Dysfunctions: it consists of three main issues of functionalism
Functional unity of society: here he talks about the harmony and unity of society. He says that not all societies are well unified and have some difficulties. Everyone does not enjoy same opportunities which lead to disturbed society. There is no society which does not have its issues. Merton says that civil war is an example of not well-integrated society.
Universal functionalism: in this, he discusses that not all norms and ideals are an advantage for all. He says that there are certain things present in society which are advantageous to one and disadvantageous to other. That is why he says what is accepted by one may not be accepted by others. He says poverty may be good for rich people as they will get the change to enjoy the benefits and maintain their wealth throughout their lives.
Indispensability: he says that is it really that each society performs one defined function? Merton firmly believed that there are some institutions which can perform same functions as other institutions and does not have one specific function.
Unanticipated consequences and Manifest and Latent function:
When we talk about functions we know what are our intended consequences and probably not aware of our unintended consequences. So that is why most if the sociologist tries to study these unintended consequences. For instance many times we plan and take action on it but there might be some consequences we have to face or we can say that plan does not go according to our plan.
the manifest function here people are aware or expecting these consequences and in latent function, one is not sure or aware of the consequences he or she might be facing. Merton pays much attention to latent functions to understand the society.
Functional alternatives: Merton talks about functionalist and society. He says that many functionalists believe that every society has its own functions to be going on in society. He always says that it is not completely right to say that each institution has one specific function rather other institutions can also perform certain functions of other institution. So he says functional alternatives are possible by each institution and one institution can perform different functions.
Theory of deviance:
Merton discusses three aspects and relationship between culture, structure, and anomie.
He says that culture is necessary for guiding one’s behavior as it acts as values for society and groups. Social structure showcases the social relationship of people in society and how they live. Anomie means when there is no correspondence between people and norms it is known as the state of normlessness.
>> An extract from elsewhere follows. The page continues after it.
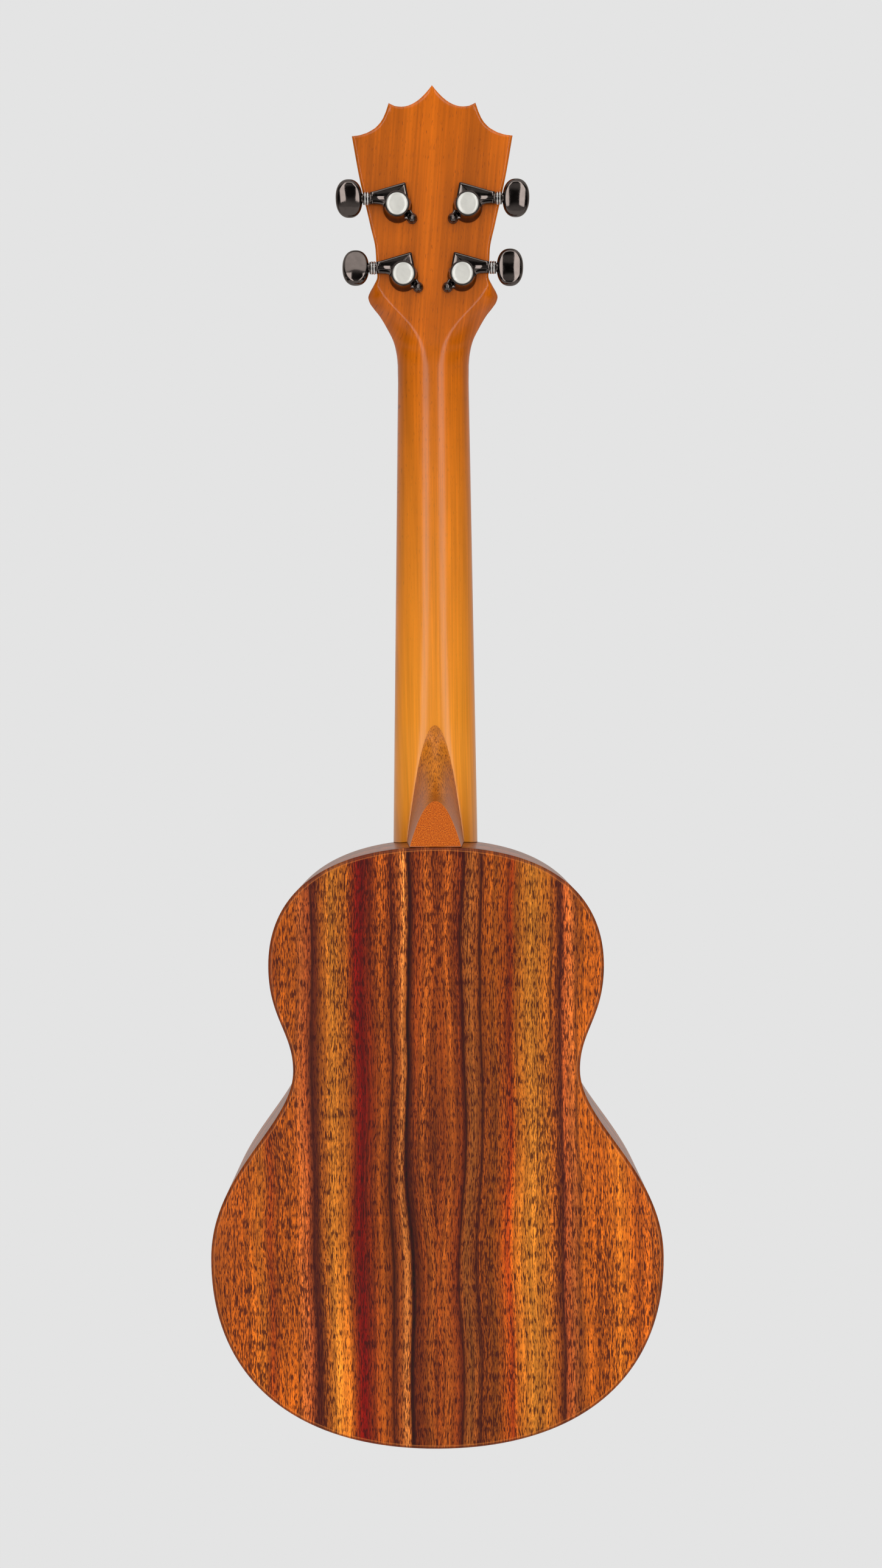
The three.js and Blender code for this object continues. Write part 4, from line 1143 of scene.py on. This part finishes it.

Anomie and Merton’s structural-functional idea of deviance:
He tries to show that there were differences occurring in cultural aspirations and legal way to achieve these goals. This theory is mostly used in the case of criminology which leads to much on deviance.
Conformity means when the goals in society are achieved with the means which are accepted by all. Innovation means when one achieves goals through the means which are not acceptable by society. Ritualism is when the means of goals are accepted but goals are penalized. Retreatism is when both the goals and means are not accepted by society. Rebellion, therefore, comes as a rejection of the goals and means as well as there alternatives are also rejected. Merton believes in case of innovation and ritualism anomie is pure and in both, we can see differences or intervals between means and goals.
Merton was greatly influenced by Talcott Parsons and Pitirim Sorokin. Much of his topics were grasped from Parsons Interest. Merton is said to be one the most important sociologist who have contributed in modern days sociology and is also said to be the founder of it.